** start **
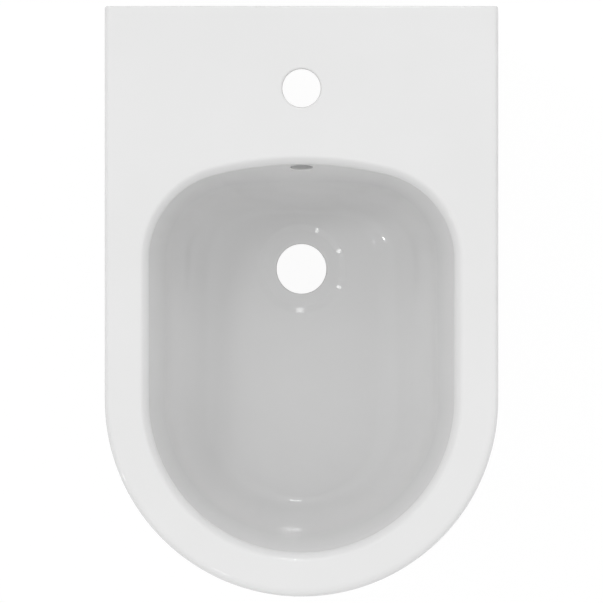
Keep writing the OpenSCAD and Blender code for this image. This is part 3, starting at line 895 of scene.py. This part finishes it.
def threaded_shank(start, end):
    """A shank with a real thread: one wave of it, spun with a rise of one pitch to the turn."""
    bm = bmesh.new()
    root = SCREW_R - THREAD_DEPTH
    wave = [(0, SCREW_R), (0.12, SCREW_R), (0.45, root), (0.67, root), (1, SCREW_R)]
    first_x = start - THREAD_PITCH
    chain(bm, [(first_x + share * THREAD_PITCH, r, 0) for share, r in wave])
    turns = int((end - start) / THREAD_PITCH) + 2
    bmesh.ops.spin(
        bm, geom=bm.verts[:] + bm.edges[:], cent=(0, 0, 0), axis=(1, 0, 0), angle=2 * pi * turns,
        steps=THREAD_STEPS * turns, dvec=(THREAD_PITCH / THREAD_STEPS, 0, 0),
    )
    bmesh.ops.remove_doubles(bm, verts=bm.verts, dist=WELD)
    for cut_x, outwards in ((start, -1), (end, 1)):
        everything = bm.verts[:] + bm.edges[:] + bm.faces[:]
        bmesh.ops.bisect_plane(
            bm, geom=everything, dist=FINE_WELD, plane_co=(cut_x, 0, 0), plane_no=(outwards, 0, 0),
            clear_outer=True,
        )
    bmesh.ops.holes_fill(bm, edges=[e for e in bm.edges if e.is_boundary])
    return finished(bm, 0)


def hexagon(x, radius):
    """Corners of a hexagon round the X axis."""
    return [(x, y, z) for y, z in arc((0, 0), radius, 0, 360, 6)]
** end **
→ **Your instructions**
Output the lines above verbatim and in full.

→ **Task answer**
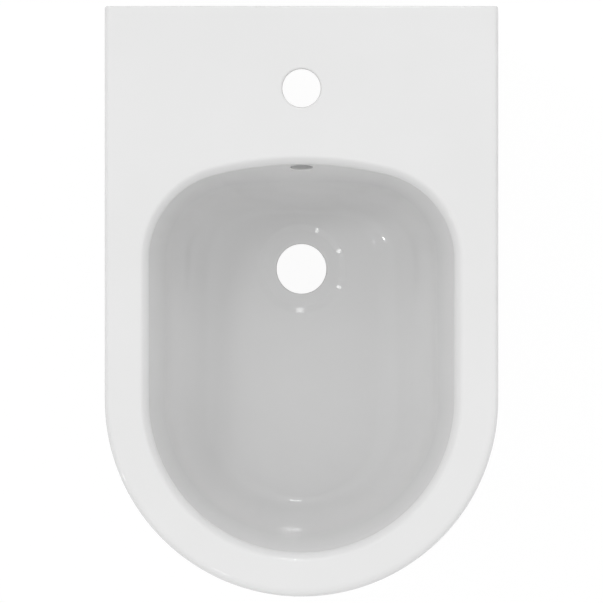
Keep writing the OpenSCAD and Blender code for this image. This is part 3, starting at line 895 of scene.py. This part finishes it.
def threaded_shank(start, end):
    """A shank with a real thread: one wave of it, spun with a rise of one pitch to the turn."""
    bm = bmesh.new()
    root = SCREW_R - THREAD_DEPTH
    wave = [(0, SCREW_R), (0.12, SCREW_R), (0.45, root), (0.67, root), (1, SCREW_R)]
    first_x = start - THREAD_PITCH
    chain(bm, [(first_x + share * THREAD_PITCH, r, 0) for share, r in wave])
    turns = int((end - start) / THREAD_PITCH) + 2
    bmesh.ops.spin(
        bm, geom=bm.verts[:] + bm.edges[:], cent=(0, 0, 0), axis=(1, 0, 0), angle=2 * pi * turns,
        steps=THREAD_STEPS * turns, dvec=(THREAD_PITCH / THREAD_STEPS, 0, 0),
    )
    bmesh.ops.remove_doubles(bm, verts=bm.verts, dist=WELD)
    for cut_x, outwards in ((start, -1), (end, 1)):
        everything = bm.verts[:] + bm.edges[:] + bm.faces[:]
        bmesh.ops.bisect_plane(
            bm, geom=everything, dist=FINE_WELD, plane_co=(cut_x, 0, 0), plane_no=(outwards, 0, 0),
            clear_outer=True,
        )
    bmesh.ops.holes_fill(bm, edges=[e for e in bm.edges if e.is_boundary])
    return finished(bm, 0)


def hexagon(x, radius):
    """Corners of a hexagon round the X axis."""
    return [(x, y, z) for y, z in arc((0, 0), radius, 0, 360, 6)]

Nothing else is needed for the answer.